A plan was duly hatched and a programme of sessions was together with help from some of the committee sorting out maps, funding, incentives and access etc.  The original plan was to book people onto four consecutive sessions which would follow a series of logical progressive skills based on the ‘step system’, each including a short practise competition and culminating in an introductory event using SI punching in a relatively friendly area that would hopefully give people the confidence to enter events such as our summer league events.  As an incentive, we planned to offer free membership for a year and a free copy of Carol McNeil’s book for people booking onto the full series.  To promote the sessions we spent about £20 on Facebook advertising and put an Ad in the local ‘What’s on’ publication. Of the two, Facebook gave the best results, possibly as social media makes it easy to click on details and booking forms and also encourages sharing with friends.  50% funding support from the Welsh Orienteering Association helped to run the programme, incentives and advertising and make it affordable for the club.

Locations are a key factor in providing an enjoyable event and even more so for getting beginners hooked. We opted for Pembrey Country Park, Clyne Valley and Clyne Gardens, all easily accessed from the Swansea/Llanelli area and with reasonably non-intimidating, safe terrain with good path networks. Having some open areas where it is easy to keep an eye on the junior beginners was also useful.

Each session basically consisted of a map walk with coaches helping out beginners, some coaching exercises followed by a small event using old school control cards for the first few then SI punching on the final session. Club members helped out with the coaching so we could work with groups of 3-5 beginners for most exercises.  Getting buy-in from the more experienced club members is essential to get the programme to work and we are fortunate at SBOC to have some very enthusiastic and capable orienteers who are happy to pass on their expertise. 

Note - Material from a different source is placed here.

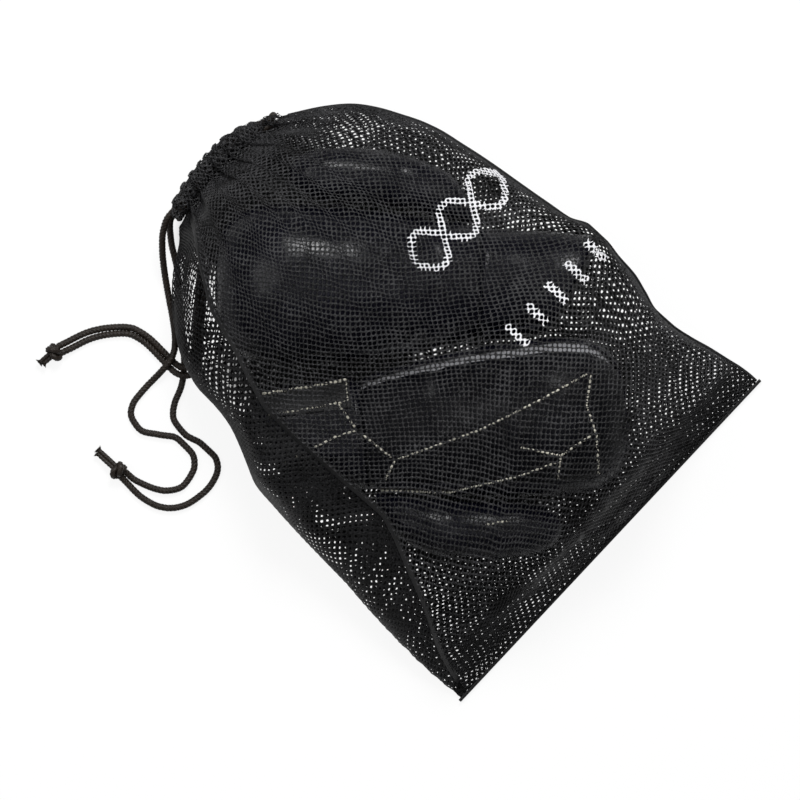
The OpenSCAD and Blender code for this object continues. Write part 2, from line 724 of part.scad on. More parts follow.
module right_cord_upper_tail() {
  color(cord_brown) {
    cord(tail(hem_pt(1, front_z, -cord_off) + [0.9, -0.2, 0], [
      [64, 426, 34.5], [70, 424, 26], [71, 421, 13.5], [65, 418.5, 4.4], [54, 414.5, 2.4],
      [20, 405.5, 2.4], [-20, 398, 2.4], [-58, 384, 2.4], [-92, 360.5, 2.4],
      [-115, 341.5, 3], [-128, 332.5, 6.8], [-137.5, 337, 7.6], [-140.8, 347, 4.4],
      [-140.2, 360, 2.4], [-139.5, 376, 2.4], [-142, 390, 2.4], [-152, 402, 2.4],
      [-168, 413, 2.4], [-184, 419, 3], [-192.6, 422.3, 4.8]
    ]), cord_diameter);
  }
}

module right_cord_lower_tail() {
  color(cord_brown) {
    cord(tail(hem_pt(1, back_z, -cord_off) + [0.9, -0.2, 0], [
      [64, 427, 17], [66, 426, 9], [60, 423.5, 3], [46, 419, 2.4],
      [17, 411, 2.4], [-18, 404, 2.4], [-56, 392, 2.4], [-90, 368, 2.4],
      [-113, 349, 3], [-126.8, 339, 7], [-132.8, 341, 7.6], [-135.3, 349, 4.2],
      [-135, 360, 2.4], [-134.5, 376, 2.4], [-137, 391.5, 2.4], [-148.5, 406, 2.4],
      [-166, 418.5, 2.4], [-183, 425, 3], [-189.7, 427.4, 5.6]
    ]), cord_diameter);
  }
}

// Both tails of a cord end in one knot with a short frayed stub.
module knot(turn) {
  $fn = 24;
  r = cord_diameter / 2;
  rotate([0, 0, turn]) {
    rotate([0, 90, 0]) {
      rotate_extrude() {
        translate([knot_turn, 0]) {
          circle(r);
        }
      }
    }
    rotate([60, 0, 40]) {
      rotate_extrude() {
        translate([knot_turn - 0.6, 0]) {
          circle(r);
        }
      }
    }
    rotate([0, 98, 0]) {
      cylinder(h = 23, r = r);
    }
  }
}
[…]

New Juniors having completed their first Yellow course with SI timing

Learning points: 

  • A lot of the participants are not going to be available for all the events so you will probably end up with people paying for individual sessions, not the whole series. Families that are interested in trying orienteering are also likely to be involved in other sporting activities so think about the timing of sessions to avoid clashes with junior football, gymnastics or other events in the area.
  • Following on from this, people will miss session one or other sessions so the carefully planned sequence of coaching is likely to need adjustment.  Every session, therefore, needs to have the capability of looking after complete beginners as well as people who have done the basics already.
  • Some of your participants will have done some orienteering before, others will have no idea what the symbols are or how to use a compass, therefore you need a range of options.  If possible, it is good to combine the introductory coaching with something suitable for club juniors so that new families can meet your club members and see the range of ages involved in the sport. We also got the Welsh junior squad coaches to help out with the final session so that new juniors could get an idea of the progression opportunities.
  • For successful sessions, you will need support from the rest of the club. One of the main factors that will impact on whether new-comers come back is if they feel welcome and enjoy the company of the club members. 
  • Venues need to be beginner-friendly; not too steep, sheltered from the worst of the weather and with a good path network. It also helps if you have easy parking, toilets close by and not too much mud. Bear in mind that most participants will not have specialist O shoes so it’s good if the terrain is Ok to run in trainers.